Un évêque paraguayen, destitué jeudi par le pape, a estimé vendredi que François «aurait des comptes à rendre à Dieu» pour sa destitution, selon une lettre parue dans la presse locale, à la suite d'accusations de mauvaise gestion et de protection d'un prêtre pédophile.

Dans une longue lettre publiée d'abord sur le site du diocèse et adressée au cardinal Marc Ouellet, préfet de la Congrégation pour les évêques, Mgr Rogelio Livieres Plano, ex-évêque de Ciudad del Este (Paraguay), membre de l'Opus Dei, met en cause directement le pape dans des termes extrêmement inhabituels et graves de la part d'un évêque.

«En tant que fils obéissant de l'Église, j'accepte cette décision, tout en la considérant infondée et arbitraire et au sujet de laquelle le pape devra rendre des comptes à Dieu», écrit-il.

Le Vatican s'est refusé vendredi à tout commentaire sur cette lettre incendiaire.

Mgr Livieres Plano avait été reçu à Rome quelques jours auparavant par le cardinal Ouellet, mais avait déploré de n'avoir pu s'expliquer devant le pape.

Reconnaissant des «erreurs humaines», le prélat paraguayen estime être victime d'une «persécution idéologique».

Mgr Livieres Plano, à la réputation très conservatrice, dénonce une «nouvelle irrégularité» dans «un procès anormal» : l'annonce de sa destitution par le nonce apostolique à Asunción avant même la notification par écrit.

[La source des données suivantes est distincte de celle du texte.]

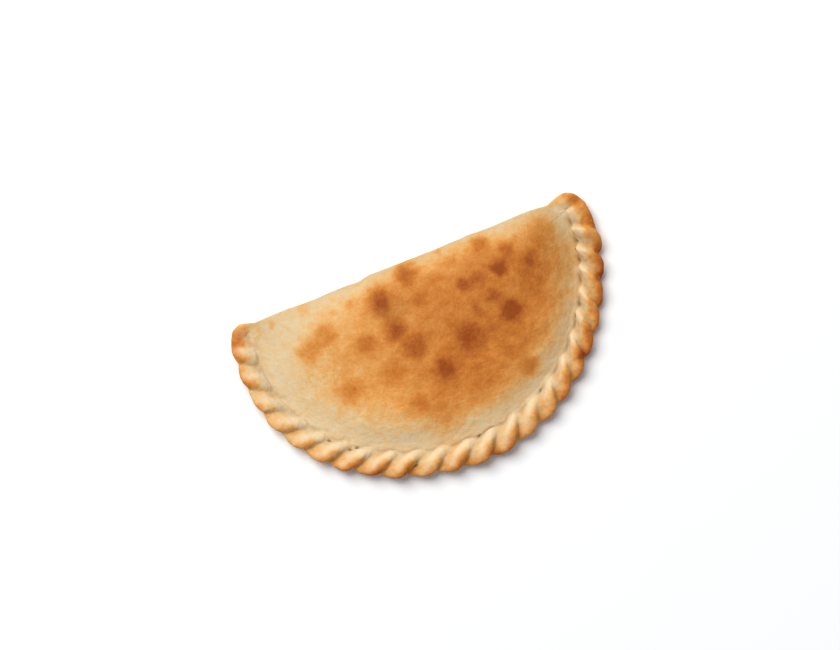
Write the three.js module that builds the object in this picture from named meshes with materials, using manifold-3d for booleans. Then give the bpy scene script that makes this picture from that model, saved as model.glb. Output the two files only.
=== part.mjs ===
// A baked calzone: a disc of dough folded over its filling into a half-moon pillow.
// The fold lies along +Y, the rope crimp that seals the edge runs round the -Y side,
// and the part rests on its flat underside. Millimetres, +Z up.

import * as THREE from 'three';
import { mergeVertices } from 'three/addons/utils/BufferGeometryUtils.js';
import Module from 'manifold-3d';

const wasm = await Module();
wasm.setup();

// ---- Driving dimensions ----

const pillow = {
  height: 42,            // crown above the underside
  crownX: -4,            // where the crown stands, seen from above
  crownY: 25,
  foldY: 69.5,           // outer edge of the fold
  waveSize: 0.7,         // the fold is not quite straight: it wavers by this much,
  waveLengths: [57, 145], // in a long and a short wave beaten together
  ridgeY: 8,             // behind this line the top rounds off towards the fold
  foldPower: 2.6,        // over 2 keeps the top fuller behind the ridge
  foldEdge: 16,          // height at which the fold bulges furthest out
  cornerEdge: 8,         // the same height at the two corners,
  cornerFrom: 55,        // reached from this far along to the end of the fold
  cornerTo: 112,
  seamEdge: 6,           // and along the crimped edge,
  seamTo: 10,            // which ends this far back
  foldTuck: 9,           // how far the fold curves in before it meets the underside
  seamTuck: 2.5,         // and the same for the crimped edge
  tuckBlend: 14,         // the two meet over this distance short of the fold
  crownPower: 2.6,       // over 2 flattens the crown
  seamSlope: 1.15,       // over 1 hollows the fall towards the crimp
};

const crimp = {
  // each half of the outer edge is part of a superellipse
  left: { reach: 124.2, depth: 110.8, centreY: 40, power: 2 },
  right: { reach: 123.2, depth: 120.8, centreY: 50, power: 1.9 },
  startRise: 17,         // the crimp starts this far above the left centre
  endRise: 10,           // and ends this far above the right one
  width: 16,             // across the rope
  lobes: 23,
  crowding: 0.014,       // the lobes are pushed along by up to this share of the rope,
  crowdingFrom: 0.36,    // from this share of the rope on
  coreRadius: 5.4,       // dough under the lobes
  coreHeight: 4.6,
  lobeRadius: [7.1, 6.3, 6], // half the thickness of a lobe: left, middle, right
  lobeLength: 25,
  lobeBluntness: 2.7,    // over 2 squares the ends of a lobe
  lean: [50, 32, 30],    // degrees between a lobe and the edge: left, middle, right
  innerHeight: 6.4,      // heights of a lobe's centre line at its inner end,
  ridgeHeight: 8.4,      // over the rope
  outerHeight: 4.8,      // and at its outer end
  ridgeReach: 0.35,      // the ridge takes up this share of the lobe
  fullest: 0.56,         // where along its length a lobe is thickest
  blendHalf: 40,         // the two halves of the edge blend over this distance from the middle
};

// The pinched knob at each end of the fold, round which the rope begins and ends.
const corner = {
  round: 13,             // size of the rounded corner of the pillow
  knobLength: 11,
  knobReach: 2.6,        // how far the knob stands out past the rope's middle line
  knobBack: 4.6,         // from the fold's outer edge in to the knob's middle line
  thickness: 6.2,
  height: 8.4,
};

// How much each lobe may differ from the next: its lean, length, height and thickness.
const unevenness = { lean: 3, reach: 0.8, height: 0.5, radius: 0.3 };

// Everything below the table top is cut away, which leaves the flat underside.
const table = { width: 400, depth: 300, thickness: 40 };

// How finely each surface is divided.
const detail = {
  outline: 104,
  rings: 13,
  tuckRings: 3,
  lobeRings: 9,
  lobeSides: 10,
  coreSteps: 60,
  coreSides: 6,
};

// ---- Small helpers ----

const mix = THREE.MathUtils.lerp;
const smooth = THREE.MathUtils.smoothstep;

// A repeatable number from -1 to 1, so that no two lobes are quite alike.
function uneven(index, salt) {
  const value = Math.sin(index * 12.9898 + salt * 78.233) * 43758.5453;
  return (value - Math.floor(value)) * 2 - 1;
}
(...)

L'ancien évêque souligne encore le «soutien» que lui ont «ouvertement» manifesté les fidèles.

Le Vatican n'a pas officiellement mentionné les reproches contre lui. Selon le site Vatican Insider, il est accusé d'avoir rompu, par une série d'accusations, l'harmonie entre évêques paraguayens, d'avoir ordonné des séminaristes sans formation suffisante et d'avoir promu à ses côtés un prêtre argentin controversé, cet aspect ayant été surtout mis en avant par les médias.

Avant que Mgr Livieres doive le relever de ses fonctions, ce prêtre était son vicaire général, Mgr Carlos Urrutigoity, de nationalité argentine. Urrutigoity est soupçonné d'attouchements sur de jeunes garçons il y a une dizaine d'années aux États-Unis, avant d'être accueilli dans le diocèse de Ciudad del Este.

Mgr Livieres aurait aussi utilisé des dons destinés à des oeuvres sociales pour construire un nouveau séminaire, où l'enseignement dispensé serait très conservateur et bâclé, selon ses opposants.

L'affaire semble avoir profondément divisé l'Église locale, entre une aile conservatrice et une aile progressiste.

Le communiqué du Vatican a demandé jeudi «au clergé et à tout le peuple de Dieu d'accepter les mesures du Saint-Siège avec un esprit d'obéissance» et invité les diocèses du pays à «un processus de réconciliation».

La réaction de l'évêque paraguayen s'insère dans un mécontentement diffus, mais de plus en plus perceptible de certains prélats à l'égard du style direct du pape François.